1021 Dulaney Valley Road
Baltimore, MD, 21204
goucher.edu
CTF Contact/Mentor
Jamie Batts- Educational Developer – Center for Advancement of Scholarship at Teaching at Goucher College
[email protected]
Multiple Positions Available: One Fellow per course
Goucher College offers CTFP opportunities across a variety of courses in the sciences and beyond. Graduate students and postdoctoral applicants are welcomed. In their CTFP application, candidates should mention specific courses of interest to them. Commitment is for one semester.
The courses listed below are ones whose instructors have expressed interest in working with a teaching fellow. It is possible that additional instructors would be open to the idea if they knew a candidate was interested in their course. For a full listing of courses, see http://catalog.goucher.edu/.
The type of participation and time commitment by the teaching fellow are negotiable between the fellow and the instructor.
CENTER FOR NATURAL, COMPUTER & DATA SCIENCES:
PSY233 (Sensation and Perception): meets MWF 12-1:10pm Instructor: Tom Girardelli
This course is a survey of current theory and research in perception. The primary goal is for students to gain an understanding of how people obtain reliable and useful information about the environment around them through their senses.
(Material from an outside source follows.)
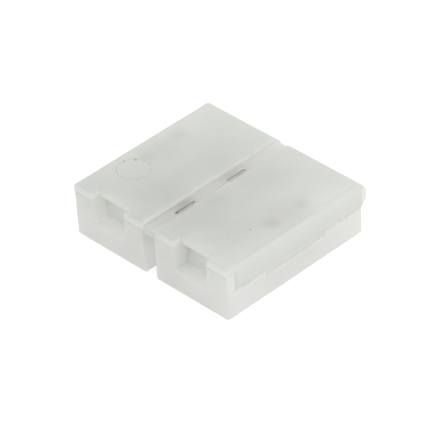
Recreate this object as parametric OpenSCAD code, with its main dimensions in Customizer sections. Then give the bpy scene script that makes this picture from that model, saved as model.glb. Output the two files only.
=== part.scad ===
// Strip-to-strip connector for 10 mm wide LED strip.
// X runs along the strip, Y across it, Z up. The origin is under the middle, on the underside.
// The base and its two covers are one moulding, which bends at a band behind each cover.
// Both covers are drawn closed, latched at the front.

/* [Base] */
// Length of the base, along the LED strip
base_l = 15.4; // [14.8:0.1:16.4]
// Width of the base, across the LED strip
base_w = 13.6; // [13.4:0.1:14.6]
// Height from the underside to the top of the closed covers
body_h = 4.35; // [4.25:0.05:4.7]
// Radius of the base's upright corners
corner_r = 0.2; // [0.1:0.05:0.4]
// Depth of the two cores in the underside
core_depth = 0.9; // [0.5:0.1:1.1]
// Wall left round each core
core_wall = 1.1; // [0.8:0.1:1.4]
// Depth of the open notch at the front and back of the middle
notch_depth = 1.3; // [1:0.05:1.4]
// Width of the pry notch in the middle of each end
pry_w = 6; // [4:0.5:8]
// Depth of the pry notch
pry_depth = 0.4; // [0.2:0.05:0.6]
// How far the pry notch reaches in from the end
pry_in = 0.2; // [0.1:0.05:0.8]

/* [LED strip] */
// Width of the LED strip that slides in
led_strip_w = 10; // [8:0.1:10.1]
// Thickness of the LED strip
led_strip_t = 0.15; // [0.15:0.05:0.3]
// Side play of the LED strip in its bed
led_strip_play = 0.2; // [0.1:0.05:0.3]
// Height of the bed that the LED strip lies on
bed_h = 2.0; // [1.9:0.05:2.1]

/* [Covers] */
// How far a cover stands back from the base's front and back
cover_inset = 0.06; // [0.05:0.01:0.12]
// Thickness of the covers
cover_t = 0.7; // [0.6:0.05:0.8]
// Radius along the outer top edges of the covers
cover_edge_r = 0.3; // [0.1:0.05:0.4]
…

Exploring several perceptual systems, including vision, audition, touch and pain, and smell and taste, we will cover topics such as the physiological structure of sensory systems, psychophysics, attention, sensory integration, and comparative perception.
WRT 181H (Writing Studies – Honors)- meets MW 2:40-4:30 Instructor: Walker Smith
This course welcomes you into the Goucher Community of Writers and to the creative processes of inquiry, composition, collaboration, revision, and editing. You will develop strategies to read perceptively, think deeply, and write with clarity about complex issues. This course emphasizes research – the thoughtful, responsible use of sources that is part of joining ongoing academic conversations. In this intensive workshop, you will develop the habits of mind and practice of craft that characterize academic writing in all its complicated and graceful forms. In addition, students will hone their skills in extended writing projects and/or community-based learning opportunities.
CHE 341 (Biochemistry) – meets MWF 10:40-11:50 Instructor: George Greco
Structure and function of biological molecules, chemistry of enzyme-catalyzed reactions, intermediary metabolism.
FYS 100 (FA25) – our environment, chemicals, and cancer- meets T/Th 11:30-1:20 Instructor: Jenny Lenkowski
First year seminars are based on faculty-chosen topics, designed to show students what faculty are thinking about but, more importantly, how faculty are thinking about a specific topic. They also point the way forward toward further exploration. As with a senior seminar, each class is small and is composed of students with similar interests. First year seminars emphasize student responsibility and participation and hone the skills involved in investigating a subject slowly, closely, and in depth. The first-year seminar launches students into the pleasures and demands of higher education.